Someone told me the only transitive subgroup of $A_6$ that contains a 3-cycle and a 5-cycle is $A_6$ itself.
(1) What does it mean to be a "transitive subgroup?" I know that a transitive group action is one where if you have a group $G$ and a set $X$, you can get from any element in $X$ to any other element in $X$ by multiplying it by an element in $G$. Is a transitive subgroup just any group that acts transitively on a set? And if so, does its transitiveness depend on the set it's acting on?
(2) Why is $A_6$ the only transitive subgroup of $A_6$ that contains a 3-cycle and a 5-cycle?
Thank you for your help 🙂
Best Answer
A subgroup of the symmetric group $S_n$ is said to be "transitive" if it acts transitively on the set $\{1,2,\ldots,n\}$ via the natural action (induced by $S_n$).
So here, you would be looking at a subgroup of $A_6$ that acts transitively on $\{1,2,3,4,5,6\}$, in the natural way (i.e., via the permutation action).
Yes, the transitivity of an action depends on the set being acted on. $S_n$ acts transitively on $\{1,2,\ldots,n\}$ via its natural action; but $S_n$ also acts on $\{1,2,\ldots,n\}\times\{n+1,n+2,\ldots,2n\}$ (by acting on $\{1,2,\ldots,n\}$ via the natural action, and acting on $\{n+1,\ldots,2n\}$ by letting $\sigma$ map $n+i$ to $n+\sigma(i)$). This action is not transitive, since $1$ is never mapped to $n+1$. But in the case of groups that have "natural actions", one usually speaks of "transitive", the action being understood.

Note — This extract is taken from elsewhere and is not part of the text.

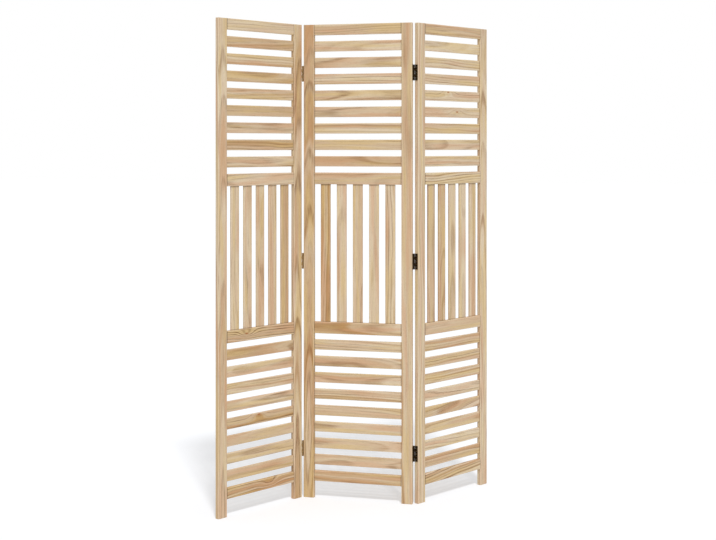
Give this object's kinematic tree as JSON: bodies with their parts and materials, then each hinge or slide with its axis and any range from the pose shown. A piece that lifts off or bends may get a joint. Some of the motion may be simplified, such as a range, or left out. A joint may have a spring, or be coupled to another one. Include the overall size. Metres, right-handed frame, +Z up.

Suppose $H\lt A_6$ is transitive, and without loss of generality that it contains $(1,2,3,4,5)$ (it does, up to an automorphism of $A_6$). If the $3$-cycle in $H$ fixes $6$, then the $3$-cycle and the $5$-cycle generate the copy of $A_5$ inside of $A_6$. Conjugating by appropriate elements of $H$ you get copies of $A_5$ fixing each of $1$, $2,\ldots,6$ sitting inside of $H$, so $H$ contains all $3$-cycles, hence $H=A_6$.
If the $3$-cycle does not fix $6$, say the $3$-cycle is $(i,j,6)$; there is an element $h\in H$ that maps $6$ to $1$. If $h$ does not map $i$ nor $j$ to $6$, then conjugating $(i,j,6)$ by $h$ drops us to the previous case. If $h$ does map $i$ or $j$ to $6$, then conjugating the $3$-cycle by an appropriate power of $(1,2,3,4,5)$ gives us a $3$-cycle $(i',j',6)$ such that $h(i',j',6)h^{-1}$ fixes $6$, and we are back in the previous case again.